Tower states that the policy was amended at the request of plaintiff Marguerite Kopke who phoned an employee of defendant insurance agent Waidelich & Associates, Inc. in September of 1983 and stated:
“(T)hat the covered residence was being sold through a land contract sale on September 24, 1983 to a Matthew Miller; that Mr. Miller wanted to retain Waidelich & Tower to secure his appropriate insurance coverage on the property, and that he would be contacting Waidelich to this effect prior to the sale; that upon the advice of their counsel, Jerry McCormack, she was by way of said phone call notifying Waidelich of said sale so that Waidelich could take the appropriate steps to see to it that coverage would be appropriately placed. Waidelich’s agent indicated that she would relay the message to the appropriate Waidelich employee. Plaintiff Marguerite A. Kopke asked if there was anything further she and her spouse needed to do. Waidelich’s agent indicated that there wasn’t.”
Plaintiffs’ answer to interrogatory No. l.e. (After the Court notified the parties that the initial motion for judgment on the pleadings would be treated as one for summary judgment and invited additional submissions, Tower reserved the right to file Marguerite Kopke’s deposition transcript, but subsequently notified the Court that the transcript would not be filed.)
It is undisputed that the policy provisions requiring written notice of cancellation by the insured or the insurer were not complied with, and that no premiums were refunded to the plaintiffs. Cancellation provisions in insurance contracts must be strictly complied with. Suennen v. Evrard, 254 Wis. 565, 36 N.W.2d 685 (1949) (insured’s written notice of cancellation was ineffective for failure to indicate effective date). In this case, however, the insurance policy was not cancelled in the sense of termination prior to the end of the policy period, Peterson v. Truck Insurance Exchange, 65 Wis.2d 542, 223 N.W.2d 579 (1974), since it remained in full effect after the amendment. Nor was the policy unilaterally amended as in Schlosser v. Allis-
There are no provisions in the policy governing amendments as alleged herein. The effect of amending the policy to make Miller the named insured, however, is the same as an assignment of the policy from the plaintiffs to Miller. The clause governing assignment of the policy does not require written notice of intent by the insured, but it does state that: “Assignment of this policy shall not be valid unless we give our written consent.” Section 1(7) page 12. It is not necessary for purposes of deciding this motion to resolve the factual question of whether Marguerite Kopke requested an assignment of the policy in the September 1983 phone call, since it is undisputed that Tower never gave the plaintiffs written consent. As a result, the assignment was ineffective as a matter of law and the policy remained in effect with William P. Kopke as the named insured.

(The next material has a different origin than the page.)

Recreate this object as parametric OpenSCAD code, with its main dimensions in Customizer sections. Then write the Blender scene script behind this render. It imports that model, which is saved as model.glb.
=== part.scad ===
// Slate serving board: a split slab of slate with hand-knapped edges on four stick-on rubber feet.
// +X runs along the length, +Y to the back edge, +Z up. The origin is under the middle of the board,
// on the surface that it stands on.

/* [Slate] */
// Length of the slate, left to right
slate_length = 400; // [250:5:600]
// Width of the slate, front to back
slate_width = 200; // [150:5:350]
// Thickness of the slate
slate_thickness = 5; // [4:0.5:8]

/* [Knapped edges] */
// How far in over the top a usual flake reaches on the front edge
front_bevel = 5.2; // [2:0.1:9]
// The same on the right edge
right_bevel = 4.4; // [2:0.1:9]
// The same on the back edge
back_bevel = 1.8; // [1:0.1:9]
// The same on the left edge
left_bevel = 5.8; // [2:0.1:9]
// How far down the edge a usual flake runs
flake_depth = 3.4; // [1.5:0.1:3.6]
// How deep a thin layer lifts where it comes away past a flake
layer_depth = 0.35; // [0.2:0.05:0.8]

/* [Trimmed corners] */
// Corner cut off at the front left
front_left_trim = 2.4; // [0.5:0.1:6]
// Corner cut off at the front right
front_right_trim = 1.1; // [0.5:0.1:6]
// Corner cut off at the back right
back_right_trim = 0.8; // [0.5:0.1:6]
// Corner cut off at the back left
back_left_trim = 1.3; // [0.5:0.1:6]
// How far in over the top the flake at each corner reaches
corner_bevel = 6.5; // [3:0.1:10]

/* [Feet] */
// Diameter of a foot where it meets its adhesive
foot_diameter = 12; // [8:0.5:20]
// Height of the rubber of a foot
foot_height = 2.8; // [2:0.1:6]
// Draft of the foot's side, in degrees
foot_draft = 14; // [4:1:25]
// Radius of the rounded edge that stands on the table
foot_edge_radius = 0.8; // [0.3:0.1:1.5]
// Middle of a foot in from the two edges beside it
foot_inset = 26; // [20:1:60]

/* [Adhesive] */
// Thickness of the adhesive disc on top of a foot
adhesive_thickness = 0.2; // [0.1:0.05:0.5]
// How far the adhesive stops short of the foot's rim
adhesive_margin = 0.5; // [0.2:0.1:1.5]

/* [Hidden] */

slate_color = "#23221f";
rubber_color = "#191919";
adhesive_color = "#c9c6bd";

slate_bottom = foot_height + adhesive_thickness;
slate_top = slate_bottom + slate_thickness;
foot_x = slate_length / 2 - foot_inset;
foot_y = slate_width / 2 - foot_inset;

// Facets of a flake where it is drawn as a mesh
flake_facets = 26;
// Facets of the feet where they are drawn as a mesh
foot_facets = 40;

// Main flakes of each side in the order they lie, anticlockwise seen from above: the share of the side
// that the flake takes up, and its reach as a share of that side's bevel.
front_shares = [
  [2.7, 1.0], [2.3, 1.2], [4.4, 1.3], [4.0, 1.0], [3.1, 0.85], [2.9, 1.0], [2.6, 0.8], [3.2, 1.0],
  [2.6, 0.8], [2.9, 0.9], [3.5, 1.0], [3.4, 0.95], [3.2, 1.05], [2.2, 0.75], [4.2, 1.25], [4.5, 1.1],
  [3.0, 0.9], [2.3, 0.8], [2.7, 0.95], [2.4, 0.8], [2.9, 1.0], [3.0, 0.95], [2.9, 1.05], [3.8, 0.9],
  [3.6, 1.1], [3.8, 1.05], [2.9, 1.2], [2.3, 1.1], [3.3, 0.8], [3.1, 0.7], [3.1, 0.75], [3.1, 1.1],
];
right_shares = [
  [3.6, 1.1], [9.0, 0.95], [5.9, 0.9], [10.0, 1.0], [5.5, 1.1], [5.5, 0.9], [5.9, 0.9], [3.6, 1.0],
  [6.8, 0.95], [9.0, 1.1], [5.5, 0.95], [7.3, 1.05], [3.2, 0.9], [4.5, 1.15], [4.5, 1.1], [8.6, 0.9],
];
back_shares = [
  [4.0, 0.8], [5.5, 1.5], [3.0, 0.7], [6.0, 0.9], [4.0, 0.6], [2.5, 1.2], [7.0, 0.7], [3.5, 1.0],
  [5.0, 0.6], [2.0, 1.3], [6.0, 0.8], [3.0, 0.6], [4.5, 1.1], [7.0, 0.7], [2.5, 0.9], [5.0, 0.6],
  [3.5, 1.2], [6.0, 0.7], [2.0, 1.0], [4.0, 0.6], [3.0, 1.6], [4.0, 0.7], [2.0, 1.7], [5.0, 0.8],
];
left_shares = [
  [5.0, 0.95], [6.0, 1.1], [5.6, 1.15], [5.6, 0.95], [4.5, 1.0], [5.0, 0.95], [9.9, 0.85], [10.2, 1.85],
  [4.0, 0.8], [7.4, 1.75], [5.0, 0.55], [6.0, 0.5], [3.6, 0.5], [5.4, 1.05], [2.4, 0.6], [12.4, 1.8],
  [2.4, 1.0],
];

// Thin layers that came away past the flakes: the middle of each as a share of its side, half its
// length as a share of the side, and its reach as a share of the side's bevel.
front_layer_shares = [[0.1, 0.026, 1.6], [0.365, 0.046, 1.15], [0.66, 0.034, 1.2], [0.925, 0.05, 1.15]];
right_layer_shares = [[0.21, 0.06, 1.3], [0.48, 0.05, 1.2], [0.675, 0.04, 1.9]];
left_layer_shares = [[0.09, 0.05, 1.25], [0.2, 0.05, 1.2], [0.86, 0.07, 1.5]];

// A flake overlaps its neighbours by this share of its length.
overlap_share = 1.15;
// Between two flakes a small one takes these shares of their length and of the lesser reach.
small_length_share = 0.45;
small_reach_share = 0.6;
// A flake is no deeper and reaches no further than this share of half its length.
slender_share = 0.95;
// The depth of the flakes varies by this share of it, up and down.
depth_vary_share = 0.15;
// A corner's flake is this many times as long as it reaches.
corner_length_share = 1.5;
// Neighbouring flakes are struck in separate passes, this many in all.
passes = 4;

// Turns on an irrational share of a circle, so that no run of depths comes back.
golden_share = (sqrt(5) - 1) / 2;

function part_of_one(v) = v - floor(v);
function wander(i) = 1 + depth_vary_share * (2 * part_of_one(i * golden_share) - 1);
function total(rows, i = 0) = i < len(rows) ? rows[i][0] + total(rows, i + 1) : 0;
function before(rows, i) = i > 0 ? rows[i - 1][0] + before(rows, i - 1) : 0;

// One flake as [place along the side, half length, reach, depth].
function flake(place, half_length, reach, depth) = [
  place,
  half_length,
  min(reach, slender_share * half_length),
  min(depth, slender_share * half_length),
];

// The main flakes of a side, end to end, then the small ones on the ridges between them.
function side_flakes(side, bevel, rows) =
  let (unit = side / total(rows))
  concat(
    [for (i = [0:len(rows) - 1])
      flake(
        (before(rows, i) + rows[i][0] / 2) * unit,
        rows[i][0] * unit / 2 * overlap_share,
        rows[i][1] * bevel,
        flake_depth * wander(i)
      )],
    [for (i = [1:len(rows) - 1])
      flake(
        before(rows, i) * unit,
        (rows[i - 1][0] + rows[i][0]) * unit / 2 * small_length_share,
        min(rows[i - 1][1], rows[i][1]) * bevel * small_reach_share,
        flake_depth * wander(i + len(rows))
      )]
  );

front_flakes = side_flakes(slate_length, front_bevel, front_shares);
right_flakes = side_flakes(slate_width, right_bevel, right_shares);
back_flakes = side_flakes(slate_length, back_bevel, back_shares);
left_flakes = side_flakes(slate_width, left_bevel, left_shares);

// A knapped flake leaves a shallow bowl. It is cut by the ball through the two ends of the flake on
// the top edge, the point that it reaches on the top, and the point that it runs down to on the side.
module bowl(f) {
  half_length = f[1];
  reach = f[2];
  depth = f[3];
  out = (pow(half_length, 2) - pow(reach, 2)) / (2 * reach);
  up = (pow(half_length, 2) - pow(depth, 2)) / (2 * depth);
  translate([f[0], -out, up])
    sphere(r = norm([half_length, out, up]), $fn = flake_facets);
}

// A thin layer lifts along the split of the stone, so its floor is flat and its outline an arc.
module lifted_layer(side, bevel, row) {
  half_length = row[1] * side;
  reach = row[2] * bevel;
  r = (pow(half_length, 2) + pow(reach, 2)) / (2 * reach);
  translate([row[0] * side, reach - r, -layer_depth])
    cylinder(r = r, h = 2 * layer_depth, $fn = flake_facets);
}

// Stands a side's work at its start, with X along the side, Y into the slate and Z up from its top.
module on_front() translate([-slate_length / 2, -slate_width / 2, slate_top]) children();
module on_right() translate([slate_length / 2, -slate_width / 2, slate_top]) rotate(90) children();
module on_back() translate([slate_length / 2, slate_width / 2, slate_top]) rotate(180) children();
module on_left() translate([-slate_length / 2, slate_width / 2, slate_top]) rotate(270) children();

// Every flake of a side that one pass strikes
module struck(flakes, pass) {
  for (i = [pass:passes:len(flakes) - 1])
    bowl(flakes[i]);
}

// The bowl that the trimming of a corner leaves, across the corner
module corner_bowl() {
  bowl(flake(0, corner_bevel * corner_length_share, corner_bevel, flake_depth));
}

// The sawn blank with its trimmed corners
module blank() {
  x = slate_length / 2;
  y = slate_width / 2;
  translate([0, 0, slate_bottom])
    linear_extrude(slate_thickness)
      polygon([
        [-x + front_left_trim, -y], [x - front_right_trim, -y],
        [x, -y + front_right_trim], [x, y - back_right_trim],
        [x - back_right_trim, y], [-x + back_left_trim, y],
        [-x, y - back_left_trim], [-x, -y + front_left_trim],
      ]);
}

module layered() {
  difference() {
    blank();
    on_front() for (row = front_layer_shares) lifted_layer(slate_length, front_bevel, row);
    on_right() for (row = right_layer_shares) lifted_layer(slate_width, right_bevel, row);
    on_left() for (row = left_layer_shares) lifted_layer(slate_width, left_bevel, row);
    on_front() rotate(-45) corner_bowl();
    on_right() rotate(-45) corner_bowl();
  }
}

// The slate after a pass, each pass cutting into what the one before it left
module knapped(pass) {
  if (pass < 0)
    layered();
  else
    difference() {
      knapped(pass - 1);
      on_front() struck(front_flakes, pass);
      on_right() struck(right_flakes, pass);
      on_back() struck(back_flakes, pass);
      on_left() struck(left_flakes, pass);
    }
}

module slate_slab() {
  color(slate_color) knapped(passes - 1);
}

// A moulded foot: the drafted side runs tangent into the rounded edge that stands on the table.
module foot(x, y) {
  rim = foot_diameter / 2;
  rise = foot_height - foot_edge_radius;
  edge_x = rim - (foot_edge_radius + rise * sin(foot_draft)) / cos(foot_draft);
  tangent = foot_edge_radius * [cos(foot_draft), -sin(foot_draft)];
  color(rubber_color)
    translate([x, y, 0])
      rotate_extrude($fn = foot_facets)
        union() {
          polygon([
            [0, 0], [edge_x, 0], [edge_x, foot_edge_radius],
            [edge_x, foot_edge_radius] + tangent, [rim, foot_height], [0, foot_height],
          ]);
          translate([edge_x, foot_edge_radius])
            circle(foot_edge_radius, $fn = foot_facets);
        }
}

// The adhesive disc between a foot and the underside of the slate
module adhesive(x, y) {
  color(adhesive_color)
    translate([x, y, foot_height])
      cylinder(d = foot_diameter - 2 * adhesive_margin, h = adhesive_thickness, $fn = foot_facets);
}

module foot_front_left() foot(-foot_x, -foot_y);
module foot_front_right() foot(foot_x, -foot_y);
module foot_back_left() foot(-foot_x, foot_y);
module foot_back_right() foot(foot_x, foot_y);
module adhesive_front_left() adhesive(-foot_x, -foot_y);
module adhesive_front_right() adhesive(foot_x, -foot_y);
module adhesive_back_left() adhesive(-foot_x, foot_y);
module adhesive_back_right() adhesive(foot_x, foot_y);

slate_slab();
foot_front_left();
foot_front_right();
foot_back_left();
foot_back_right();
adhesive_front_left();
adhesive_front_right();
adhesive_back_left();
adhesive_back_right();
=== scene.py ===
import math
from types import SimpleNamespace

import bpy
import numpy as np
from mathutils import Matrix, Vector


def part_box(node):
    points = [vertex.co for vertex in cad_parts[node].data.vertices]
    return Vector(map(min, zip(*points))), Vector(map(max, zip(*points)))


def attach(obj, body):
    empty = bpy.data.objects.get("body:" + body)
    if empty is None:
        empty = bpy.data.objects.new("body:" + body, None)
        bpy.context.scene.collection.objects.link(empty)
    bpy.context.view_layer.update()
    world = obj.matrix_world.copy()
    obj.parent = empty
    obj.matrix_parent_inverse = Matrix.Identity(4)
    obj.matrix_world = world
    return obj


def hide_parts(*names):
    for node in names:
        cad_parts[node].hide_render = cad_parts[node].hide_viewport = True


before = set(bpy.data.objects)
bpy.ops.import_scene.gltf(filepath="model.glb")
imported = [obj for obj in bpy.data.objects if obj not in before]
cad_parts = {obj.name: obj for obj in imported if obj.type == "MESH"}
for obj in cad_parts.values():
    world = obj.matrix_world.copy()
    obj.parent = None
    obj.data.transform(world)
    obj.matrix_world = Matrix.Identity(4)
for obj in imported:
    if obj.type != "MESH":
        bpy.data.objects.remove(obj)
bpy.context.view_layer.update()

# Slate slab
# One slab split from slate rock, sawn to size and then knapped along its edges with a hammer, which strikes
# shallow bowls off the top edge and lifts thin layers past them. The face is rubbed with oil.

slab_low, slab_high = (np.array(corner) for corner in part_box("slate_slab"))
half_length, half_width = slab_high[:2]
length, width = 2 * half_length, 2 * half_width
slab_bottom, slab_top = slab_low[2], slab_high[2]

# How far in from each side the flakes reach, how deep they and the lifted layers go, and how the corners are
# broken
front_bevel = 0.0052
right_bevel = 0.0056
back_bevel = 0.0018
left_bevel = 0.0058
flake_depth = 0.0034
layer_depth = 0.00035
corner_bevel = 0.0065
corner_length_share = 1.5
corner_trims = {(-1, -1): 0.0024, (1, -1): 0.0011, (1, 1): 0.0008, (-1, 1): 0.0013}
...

Tower contends that summary judgment is inappropriate at this stage of the proceedings, since it has asserted various affirmative defenses and cross-claims in its answer. Only the issue of whether Count IV states a claim for relief is relevant to this motion, and it is clear that it does state a claim for breach of the insurance contract. The remaining defenses relate to the plaintiffs’ damages which must be proved at trial in any event, and the issues surrounding Tower’s claim for contribution from its co-defendants has no effect on its liability to the plaintiffs under the terms of the policy. Consequently, the plaintiffs are entitled to summary judgment on Tower’s liability under the insurance policy. This decision leaves open the question of whether Tower’s actions constitute bad faith as alleged in ¶ 24 of Count IV.
One other matter remains for discussion concerning the status of defendant Matthew Miller. Both plaintiffs and Tower have asserted claims against Miller. The file contains no proof of service on this defendant and he has not answered or otherwise appeared in this action. More than 6 months have elapsed since the claims against Miller were filed. Consequently, all claims against defendant Miller will be dismissed without prejudice twenty days from the entry of this order pursuant to Fed.R.Civ.P. 4(j) and Local Rule 10.01 unless good cause for the failure to obtain service is demonstrated before that time.
IT IS THEREFORE ORDERED that the plaintiffs’ motion for partial summary judgment is granted.
IT IS FURTHER ORDERED that all claims against defendant Matthew Miller are dismissed without prejudice effective twenty days from the entry of this order.